CHALLENGE -
Output the data below in full, byte for byte. Nothing may differ.
● ● ●
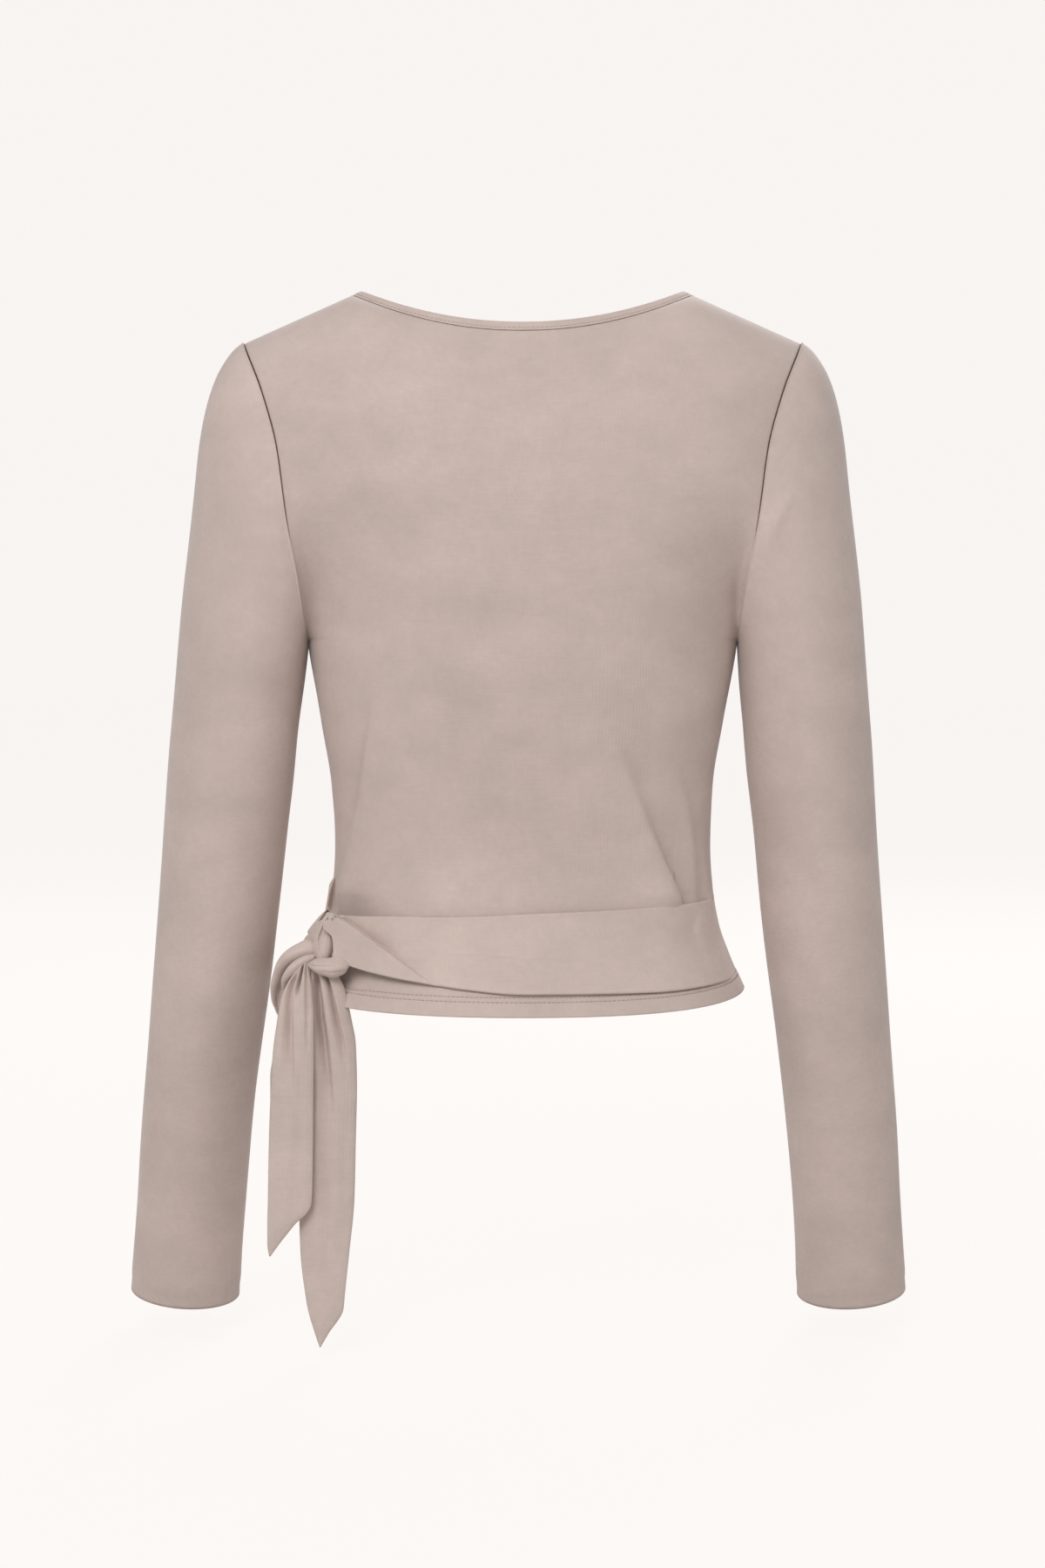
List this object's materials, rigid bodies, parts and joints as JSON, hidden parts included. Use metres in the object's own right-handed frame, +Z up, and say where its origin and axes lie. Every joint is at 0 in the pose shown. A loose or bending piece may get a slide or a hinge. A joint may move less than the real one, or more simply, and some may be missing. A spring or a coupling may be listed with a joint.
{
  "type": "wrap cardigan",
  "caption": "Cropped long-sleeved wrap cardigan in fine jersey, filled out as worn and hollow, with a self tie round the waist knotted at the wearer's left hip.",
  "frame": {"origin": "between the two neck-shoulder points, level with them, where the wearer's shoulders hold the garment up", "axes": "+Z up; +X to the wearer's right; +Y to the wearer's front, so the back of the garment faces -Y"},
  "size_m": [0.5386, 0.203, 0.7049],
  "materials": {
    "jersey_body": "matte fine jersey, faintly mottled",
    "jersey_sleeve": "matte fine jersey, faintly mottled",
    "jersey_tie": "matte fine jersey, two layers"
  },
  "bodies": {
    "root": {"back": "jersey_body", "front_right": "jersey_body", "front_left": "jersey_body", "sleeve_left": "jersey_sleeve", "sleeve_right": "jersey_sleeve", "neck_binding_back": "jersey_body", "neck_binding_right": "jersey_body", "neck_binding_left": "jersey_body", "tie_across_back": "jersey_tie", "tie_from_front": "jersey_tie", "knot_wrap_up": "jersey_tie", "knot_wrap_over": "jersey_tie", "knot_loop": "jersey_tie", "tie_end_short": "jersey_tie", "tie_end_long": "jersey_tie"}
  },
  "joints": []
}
● ● ●
REPLY TO THE EXERCISE -
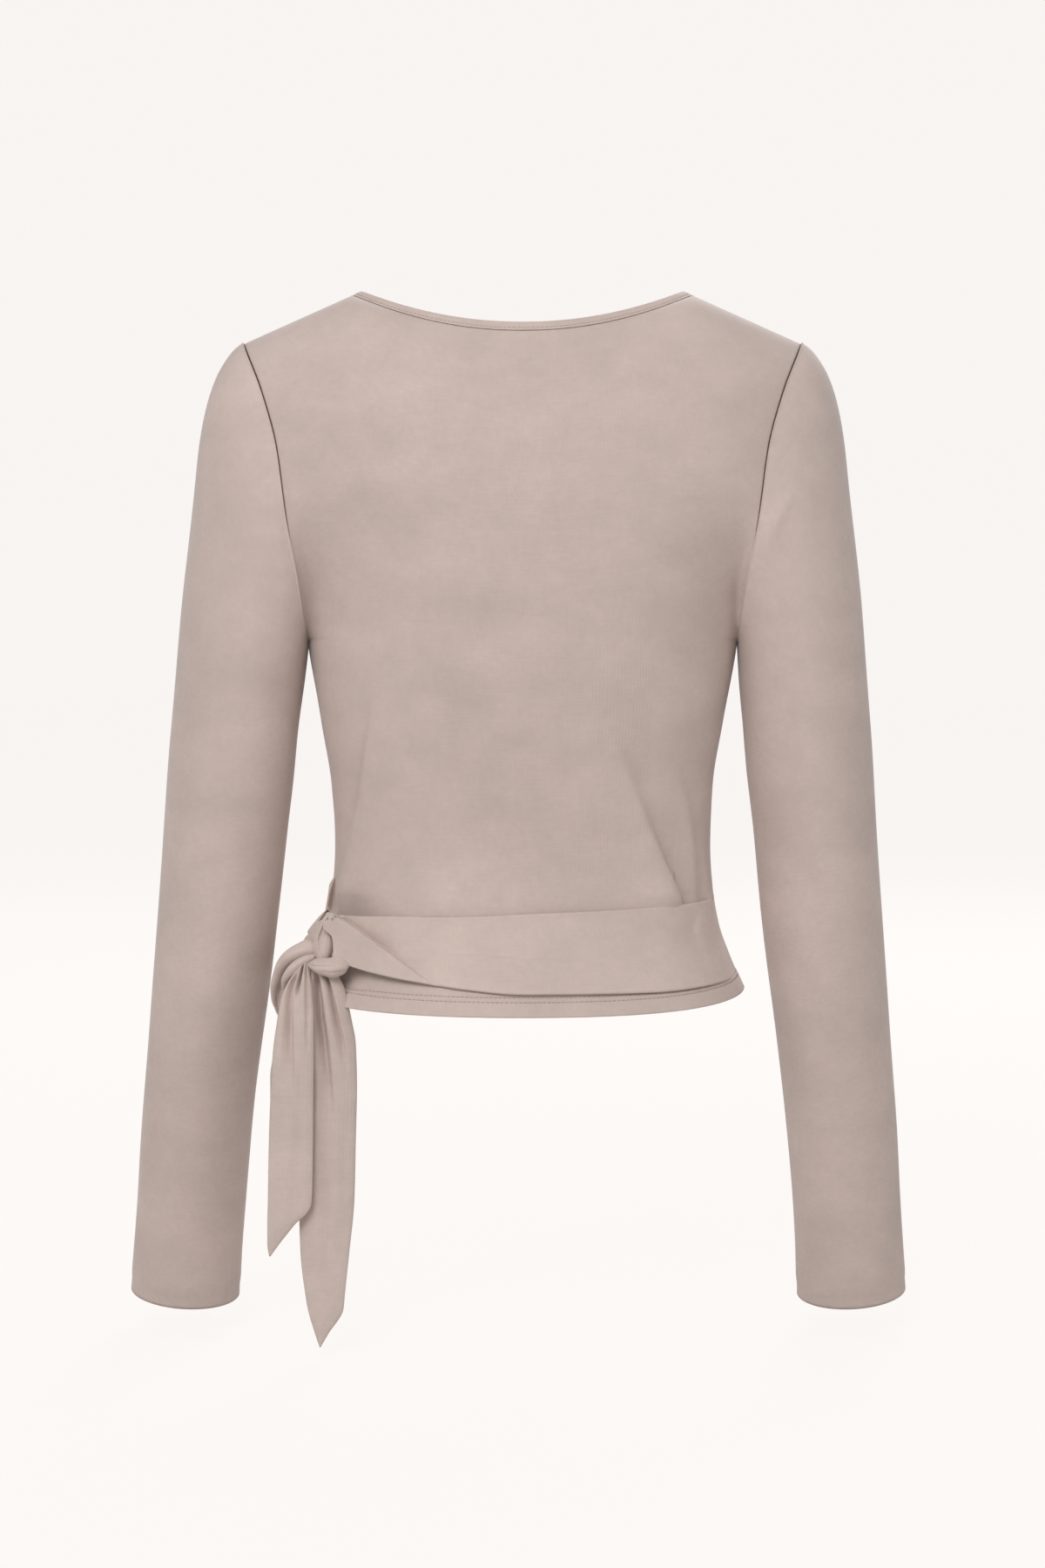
List this object's materials, rigid bodies, parts and joints as JSON, hidden parts included. Use metres in the object's own right-handed frame, +Z up, and say where its origin and axes lie. Every joint is at 0 in the pose shown. A loose or bending piece may get a slide or a hinge. A joint may move less than the real one, or more simply, and some may be missing. A spring or a coupling may be listed with a joint.
{
  "type": "wrap cardigan",
  "caption": "Cropped long-sleeved wrap cardigan in fine jersey, filled out as worn and hollow, with a self tie round the waist knotted at the wearer's left hip.",
  "frame": {"origin": "between the two neck-shoulder points, level with them, where the wearer's shoulders hold the garment up", "axes": "+Z up; +X to the wearer's right; +Y to the wearer's front, so the back of the garment faces -Y"},
  "size_m": [0.5386, 0.203, 0.7049],
  "materials": {
    "jersey_body": "matte fine jersey, faintly mottled",
    "jersey_sleeve": "matte fine jersey, faintly mottled",
    "jersey_tie": "matte fine jersey, two layers"
  },
  "bodies": {
    "root": {"back": "jersey_body", "front_right": "jersey_body", "front_left": "jersey_body", "sleeve_left": "jersey_sleeve", "sleeve_right": "jersey_sleeve", "neck_binding_back": "jersey_body", "neck_binding_right": "jersey_body", "neck_binding_left": "jersey_body", "tie_across_back": "jersey_tie", "tie_from_front": "jersey_tie", "knot_wrap_up": "jersey_tie", "knot_wrap_over": "jersey_tie", "knot_loop": "jersey_tie", "tie_end_short": "jersey_tie", "tie_end_long": "jersey_tie"}
  },
  "joints": []
}